I just got a totally random Facebook friending from a high school person! Hilarious.


msbelle - Jul 28, 2008 5:20:02 am PDT #9848 of 10003
I remember the crazy days. 500 posts an hour. Nubmer! Natgbsb

Dana, my guess would be either 7:30 or 10:05.

So the plumber came and measured. We are getting the CadetIII (thanks Plei!). It looks like it will be $800 with parts and labor. Le sigh.

Maybe I should have people over when it is done - a new toilet party - to really test it out.


P.M. Marc - Jul 28, 2008 5:48:45 am PDT #9849 of 10003
So come, my friends, be not afraid/We are so lightly here/It is in love that we are made; In love we disappear

7/8ths of my family is decidedly working class. Then there's the 1/8th that's actually painfully easy to research, and includes the dude who wrote the worst poem ever published in the English language.

I have a fraught relationship with class. A lot of what's considered polite or good manners was expressly rejected by my father, who (due to his own issues with his mother and the grandmother who represented the 1/8th above) saw it all as the worst sort of sophistry. (While still being the only one of his siblings to go on to university.) My mother's an odd duck, and agreed.

A lot of my childhood was spent getting into trouble with teachers and fellow students and their parents for things that were acceptable or encouraged at home.

Like I've said, I was raised by wolves.


Nora Deirdre - Jul 28, 2008 5:55:48 am PDT #9850 of 10003
I’m responsible for my own happiness? I can’t even be responsible for my own breakfast! (Bojack Horseman)

I've definitely learned the hard way about etiquette niceties that just wasn't part of my world growing up.

I got a funny email from my aforementioned friend:

We had a most excellent time. I may mock your organic, farm fresh, Whole Foods style, but damn do I love to eat it!


beth b - Jul 28, 2008 6:03:09 am PDT #9851 of 10003
oh joy! Oh Rapture ! I have a brain!

I never really though about it. I always thought of it as an adventurous/non adventurous way of looking at life. My mom's family is more working class-- she didn't go to college, but one sister did.Her family eats a lot of food that they can grow or catch.actually they eat fairly broadly if not exotically . Dad's family is middle class, but very boring eaters.
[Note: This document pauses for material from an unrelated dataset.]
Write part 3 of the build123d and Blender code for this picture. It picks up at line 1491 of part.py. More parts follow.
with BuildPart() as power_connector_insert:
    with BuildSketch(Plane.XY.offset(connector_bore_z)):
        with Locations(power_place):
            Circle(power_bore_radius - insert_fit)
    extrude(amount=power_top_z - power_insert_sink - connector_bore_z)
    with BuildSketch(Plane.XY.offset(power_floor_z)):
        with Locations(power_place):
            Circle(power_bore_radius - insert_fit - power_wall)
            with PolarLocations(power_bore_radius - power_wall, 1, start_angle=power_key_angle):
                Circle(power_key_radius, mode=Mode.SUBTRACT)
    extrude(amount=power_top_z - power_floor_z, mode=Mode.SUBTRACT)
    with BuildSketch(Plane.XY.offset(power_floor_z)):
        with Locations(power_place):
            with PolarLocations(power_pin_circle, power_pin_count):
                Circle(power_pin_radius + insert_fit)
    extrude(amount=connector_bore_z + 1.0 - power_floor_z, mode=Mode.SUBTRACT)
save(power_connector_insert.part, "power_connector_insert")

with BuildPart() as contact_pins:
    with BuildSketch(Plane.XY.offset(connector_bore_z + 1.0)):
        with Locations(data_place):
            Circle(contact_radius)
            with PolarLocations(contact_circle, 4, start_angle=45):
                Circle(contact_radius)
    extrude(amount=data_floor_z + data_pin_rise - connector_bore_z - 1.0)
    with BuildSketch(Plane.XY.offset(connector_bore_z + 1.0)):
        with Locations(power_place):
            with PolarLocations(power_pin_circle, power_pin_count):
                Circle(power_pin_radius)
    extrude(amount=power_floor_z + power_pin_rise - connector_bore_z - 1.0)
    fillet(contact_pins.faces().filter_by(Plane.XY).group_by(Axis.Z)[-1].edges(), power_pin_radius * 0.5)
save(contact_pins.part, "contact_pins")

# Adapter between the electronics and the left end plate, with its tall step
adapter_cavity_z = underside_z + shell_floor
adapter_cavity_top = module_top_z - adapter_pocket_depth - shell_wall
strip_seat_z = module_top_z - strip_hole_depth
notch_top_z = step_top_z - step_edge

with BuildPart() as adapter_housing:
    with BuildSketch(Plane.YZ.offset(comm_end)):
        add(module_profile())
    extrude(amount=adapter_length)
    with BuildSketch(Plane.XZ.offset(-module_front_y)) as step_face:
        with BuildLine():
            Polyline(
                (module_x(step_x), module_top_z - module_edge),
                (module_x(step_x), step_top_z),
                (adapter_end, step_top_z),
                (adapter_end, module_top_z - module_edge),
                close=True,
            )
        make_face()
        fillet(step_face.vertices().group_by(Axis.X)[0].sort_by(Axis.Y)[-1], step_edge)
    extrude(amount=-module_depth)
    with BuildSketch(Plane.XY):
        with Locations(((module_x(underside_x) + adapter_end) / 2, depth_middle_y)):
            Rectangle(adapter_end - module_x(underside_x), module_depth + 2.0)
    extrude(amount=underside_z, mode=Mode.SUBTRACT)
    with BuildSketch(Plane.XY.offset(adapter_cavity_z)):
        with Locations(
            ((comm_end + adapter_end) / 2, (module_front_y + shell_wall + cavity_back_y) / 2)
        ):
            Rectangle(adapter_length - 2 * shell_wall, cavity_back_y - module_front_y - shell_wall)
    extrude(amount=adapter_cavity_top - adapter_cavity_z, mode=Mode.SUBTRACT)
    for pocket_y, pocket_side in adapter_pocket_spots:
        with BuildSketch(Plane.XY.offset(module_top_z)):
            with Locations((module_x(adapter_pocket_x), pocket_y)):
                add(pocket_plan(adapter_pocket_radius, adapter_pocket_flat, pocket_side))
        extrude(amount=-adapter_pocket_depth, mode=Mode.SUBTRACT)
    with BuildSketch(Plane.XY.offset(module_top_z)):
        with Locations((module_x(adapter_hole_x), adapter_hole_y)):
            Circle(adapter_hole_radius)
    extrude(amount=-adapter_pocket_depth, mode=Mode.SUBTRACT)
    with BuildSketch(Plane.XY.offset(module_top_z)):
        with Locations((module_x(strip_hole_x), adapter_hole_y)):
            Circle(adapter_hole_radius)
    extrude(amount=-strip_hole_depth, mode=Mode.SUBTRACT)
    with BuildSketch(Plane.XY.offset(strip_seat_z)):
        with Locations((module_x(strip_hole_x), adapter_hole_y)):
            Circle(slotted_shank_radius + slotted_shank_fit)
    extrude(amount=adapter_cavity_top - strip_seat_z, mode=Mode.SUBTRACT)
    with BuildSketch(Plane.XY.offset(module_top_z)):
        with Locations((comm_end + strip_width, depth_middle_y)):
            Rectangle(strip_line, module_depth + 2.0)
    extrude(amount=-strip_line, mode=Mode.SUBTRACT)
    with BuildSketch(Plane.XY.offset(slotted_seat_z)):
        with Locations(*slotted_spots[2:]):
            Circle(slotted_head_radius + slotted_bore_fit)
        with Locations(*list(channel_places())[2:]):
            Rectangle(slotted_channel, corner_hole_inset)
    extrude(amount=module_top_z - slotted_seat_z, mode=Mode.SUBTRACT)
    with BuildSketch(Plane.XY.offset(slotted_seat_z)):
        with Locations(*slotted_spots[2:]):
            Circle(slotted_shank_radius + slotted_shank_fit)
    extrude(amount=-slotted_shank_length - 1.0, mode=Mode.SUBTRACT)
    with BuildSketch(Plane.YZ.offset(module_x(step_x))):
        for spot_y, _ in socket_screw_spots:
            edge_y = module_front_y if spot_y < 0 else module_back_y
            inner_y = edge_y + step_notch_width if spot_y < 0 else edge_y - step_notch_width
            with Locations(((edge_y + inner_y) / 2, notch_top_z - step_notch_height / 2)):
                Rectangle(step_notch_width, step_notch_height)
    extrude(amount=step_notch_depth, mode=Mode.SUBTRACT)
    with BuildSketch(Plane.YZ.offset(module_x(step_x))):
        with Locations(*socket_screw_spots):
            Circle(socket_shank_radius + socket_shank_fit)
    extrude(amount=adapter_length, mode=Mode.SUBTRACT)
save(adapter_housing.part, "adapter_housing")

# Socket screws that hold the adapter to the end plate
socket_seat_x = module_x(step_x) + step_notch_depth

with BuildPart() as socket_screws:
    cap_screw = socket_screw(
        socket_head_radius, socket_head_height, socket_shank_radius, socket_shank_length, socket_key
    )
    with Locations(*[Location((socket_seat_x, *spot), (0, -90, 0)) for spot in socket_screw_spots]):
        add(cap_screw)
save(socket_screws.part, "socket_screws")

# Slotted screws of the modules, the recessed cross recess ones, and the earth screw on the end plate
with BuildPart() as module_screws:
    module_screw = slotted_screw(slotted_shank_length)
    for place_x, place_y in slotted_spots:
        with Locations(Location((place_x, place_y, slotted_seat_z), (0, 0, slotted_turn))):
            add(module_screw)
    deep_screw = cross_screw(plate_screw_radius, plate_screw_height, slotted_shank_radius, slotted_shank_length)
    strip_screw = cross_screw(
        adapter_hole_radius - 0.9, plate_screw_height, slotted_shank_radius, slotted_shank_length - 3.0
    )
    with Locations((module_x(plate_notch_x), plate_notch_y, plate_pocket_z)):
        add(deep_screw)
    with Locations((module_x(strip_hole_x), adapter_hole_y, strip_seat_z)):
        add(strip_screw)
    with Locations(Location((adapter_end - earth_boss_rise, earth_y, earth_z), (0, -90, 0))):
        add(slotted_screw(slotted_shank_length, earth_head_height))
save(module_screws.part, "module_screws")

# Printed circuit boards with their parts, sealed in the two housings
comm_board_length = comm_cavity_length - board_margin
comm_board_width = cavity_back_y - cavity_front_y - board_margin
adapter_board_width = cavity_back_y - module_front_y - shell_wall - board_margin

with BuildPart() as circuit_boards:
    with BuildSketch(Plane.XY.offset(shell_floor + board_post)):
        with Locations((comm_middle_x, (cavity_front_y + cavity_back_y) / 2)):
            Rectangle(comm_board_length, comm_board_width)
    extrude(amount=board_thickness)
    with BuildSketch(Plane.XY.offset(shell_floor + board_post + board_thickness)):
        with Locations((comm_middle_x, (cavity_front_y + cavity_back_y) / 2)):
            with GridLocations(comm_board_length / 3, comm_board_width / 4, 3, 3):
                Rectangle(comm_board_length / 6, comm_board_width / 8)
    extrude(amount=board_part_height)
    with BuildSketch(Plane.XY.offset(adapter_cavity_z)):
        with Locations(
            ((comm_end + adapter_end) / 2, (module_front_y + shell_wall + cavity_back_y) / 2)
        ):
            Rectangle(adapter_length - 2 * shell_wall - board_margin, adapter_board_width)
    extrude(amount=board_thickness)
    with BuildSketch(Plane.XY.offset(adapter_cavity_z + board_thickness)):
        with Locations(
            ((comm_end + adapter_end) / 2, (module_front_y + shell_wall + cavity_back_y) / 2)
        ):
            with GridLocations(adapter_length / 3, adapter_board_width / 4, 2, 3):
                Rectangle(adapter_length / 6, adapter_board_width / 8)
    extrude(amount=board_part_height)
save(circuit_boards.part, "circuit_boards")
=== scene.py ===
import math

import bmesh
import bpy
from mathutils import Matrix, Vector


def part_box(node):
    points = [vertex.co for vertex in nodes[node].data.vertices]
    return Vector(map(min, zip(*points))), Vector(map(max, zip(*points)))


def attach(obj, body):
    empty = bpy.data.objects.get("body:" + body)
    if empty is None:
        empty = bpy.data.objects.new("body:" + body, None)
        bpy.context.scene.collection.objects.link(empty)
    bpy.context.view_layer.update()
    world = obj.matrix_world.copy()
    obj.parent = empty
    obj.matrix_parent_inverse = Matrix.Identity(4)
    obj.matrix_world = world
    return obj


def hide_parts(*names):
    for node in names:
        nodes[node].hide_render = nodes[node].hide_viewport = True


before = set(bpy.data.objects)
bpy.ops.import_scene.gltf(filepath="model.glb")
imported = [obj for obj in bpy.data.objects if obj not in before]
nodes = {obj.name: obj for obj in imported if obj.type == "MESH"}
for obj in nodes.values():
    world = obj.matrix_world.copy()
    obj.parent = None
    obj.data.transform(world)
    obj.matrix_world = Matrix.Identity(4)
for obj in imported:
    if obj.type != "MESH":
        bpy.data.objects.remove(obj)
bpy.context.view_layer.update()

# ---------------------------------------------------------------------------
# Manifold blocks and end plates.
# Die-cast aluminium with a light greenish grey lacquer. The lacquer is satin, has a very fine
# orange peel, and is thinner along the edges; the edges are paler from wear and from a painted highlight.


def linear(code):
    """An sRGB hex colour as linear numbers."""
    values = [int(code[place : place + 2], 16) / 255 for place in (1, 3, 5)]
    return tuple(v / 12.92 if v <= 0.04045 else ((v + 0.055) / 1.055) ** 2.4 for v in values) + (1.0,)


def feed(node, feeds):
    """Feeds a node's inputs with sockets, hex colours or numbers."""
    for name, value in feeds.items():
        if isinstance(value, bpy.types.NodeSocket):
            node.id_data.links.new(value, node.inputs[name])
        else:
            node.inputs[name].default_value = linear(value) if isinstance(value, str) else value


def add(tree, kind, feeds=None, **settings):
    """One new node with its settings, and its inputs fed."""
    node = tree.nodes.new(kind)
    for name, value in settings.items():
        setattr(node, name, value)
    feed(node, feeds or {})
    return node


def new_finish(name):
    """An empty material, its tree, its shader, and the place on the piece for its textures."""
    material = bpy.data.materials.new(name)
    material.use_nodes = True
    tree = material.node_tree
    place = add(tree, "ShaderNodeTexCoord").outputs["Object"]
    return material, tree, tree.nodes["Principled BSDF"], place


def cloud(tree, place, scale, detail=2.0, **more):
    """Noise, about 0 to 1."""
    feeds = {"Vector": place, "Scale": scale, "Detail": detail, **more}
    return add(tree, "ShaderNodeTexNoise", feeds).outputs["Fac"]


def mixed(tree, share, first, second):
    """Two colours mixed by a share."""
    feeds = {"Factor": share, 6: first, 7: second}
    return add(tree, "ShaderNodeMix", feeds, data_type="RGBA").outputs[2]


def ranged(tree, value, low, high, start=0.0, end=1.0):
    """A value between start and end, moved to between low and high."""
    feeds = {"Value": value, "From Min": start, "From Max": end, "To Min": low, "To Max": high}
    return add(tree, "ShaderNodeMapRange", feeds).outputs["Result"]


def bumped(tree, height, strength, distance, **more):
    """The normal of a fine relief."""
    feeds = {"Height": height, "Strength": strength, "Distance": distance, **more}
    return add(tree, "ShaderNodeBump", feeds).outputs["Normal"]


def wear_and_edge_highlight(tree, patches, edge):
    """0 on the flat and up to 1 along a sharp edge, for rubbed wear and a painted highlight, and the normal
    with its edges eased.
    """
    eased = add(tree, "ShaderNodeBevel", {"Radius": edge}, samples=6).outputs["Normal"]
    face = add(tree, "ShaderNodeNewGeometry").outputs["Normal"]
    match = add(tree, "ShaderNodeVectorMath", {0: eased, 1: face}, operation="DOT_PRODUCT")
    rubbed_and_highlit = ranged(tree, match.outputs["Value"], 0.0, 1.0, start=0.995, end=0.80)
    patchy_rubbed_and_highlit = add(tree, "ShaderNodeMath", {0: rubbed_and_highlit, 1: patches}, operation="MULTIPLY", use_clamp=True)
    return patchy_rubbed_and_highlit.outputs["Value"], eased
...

Matt family ate well but with a leaning to the german side.

I know my family changed because 1) my mom didn't cook and therefore had no reason not to try something and2) my dad was flying all over the word and he brought home ideas. When I started cooking -- I pushed it further with a lot of vegetarian dishes. For Matt and his brothers, the change came when Matt got a job in a french restaurant -- he learned to cook from the chef. All of us tend to be foodies now, and some cousins are and some are not.
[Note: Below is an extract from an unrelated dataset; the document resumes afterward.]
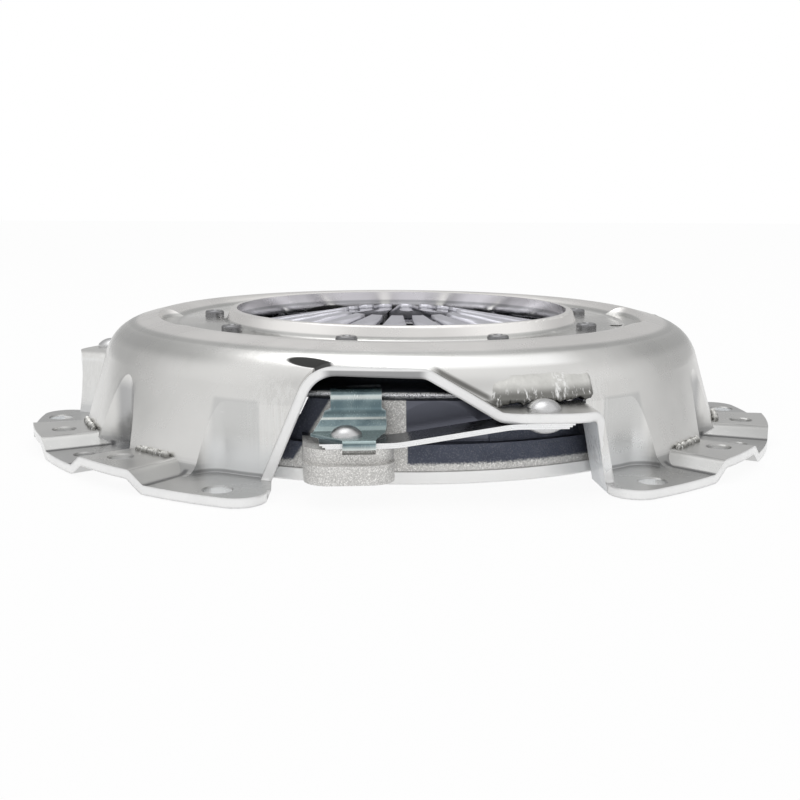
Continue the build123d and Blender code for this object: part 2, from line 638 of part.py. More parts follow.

beth b - Jul 28, 2008 6:10:48 am PDT #9852 of 10003
oh joy! Oh Rapture ! I have a brain!

Manners: we had kitchen table manners and dinning room table manners. There were even different levels of formality when dad was home than when he wasn't. Very greatful for this. It means that even if I am not comfortable in a situation I can fake it. and I seem to know instinctively which is which. I swear that manners are a survival tool.

eta: I even bought a fun cartoony manners book when I was a kid. that's a bit weird.


Hil R. - Jul 28, 2008 6:20:54 am PDT #9853 of 10003
Sometimes I think I might just move up to Vermont, open a bookstore or a vegan restaurant. Adam Schlesinger, z''l

When I was really little (birth until kindergarten) we lived in Riverdale in the Bronx, which was very weird, class-wise. My sister went to kindergarten and first grade at a private school, but my parents switched her to public school for second grade. One of the big problems at the private school was that the other kids were teasing her for things like not having a live-in nanny, not having a river view apartment, not having a father who made international business trips, and so on.

I was either young enough or oblivious enough that I didn't notice most of that stuff. I noticed that some kids had more toys that I did, or had toys that I'd asked for and been told that they were too expensive, but it didn't really matter to me.

In college, I was very aware that a lot of my friends thought of me as "rich" because I didn't have any students loans, I didn't have to work during the summers, my parents paid for my clothes and books and stuff, and I could fly home a few times a semester. I hated being thought of that way, and became really super-conscious of not acting in any stereotypical "rich" way. But on the other hand, there were a lot of other kids on campus who came from way more money than I did -- the ones whose parents would pay for them to to go Cancun on spring break, and stuff like that.


Nilly - Jul 28, 2008 6:22:48 am PDT #9854 of 10003
Swouncing

I've definitely learned the hard way about etiquette niceties that just wasn't part of my world growing up.

I guess that regardless of how one is brought up, there will always be differences between, well, anybody and somebody somewhere (does this sentence make any sense? Or English?).

In Israel, the whole notion of class is almost entirely attached to the where-you-immigrated-from issue.

Ashkenazi immigrants (from the various European and Eastern European areas) were always (and by "always" I mean, of course, the last 100-and-a-bit years, because there was hardly anybody here before that) considered a higher class than the Sepharadi immigrants (mostly from the North-African areas).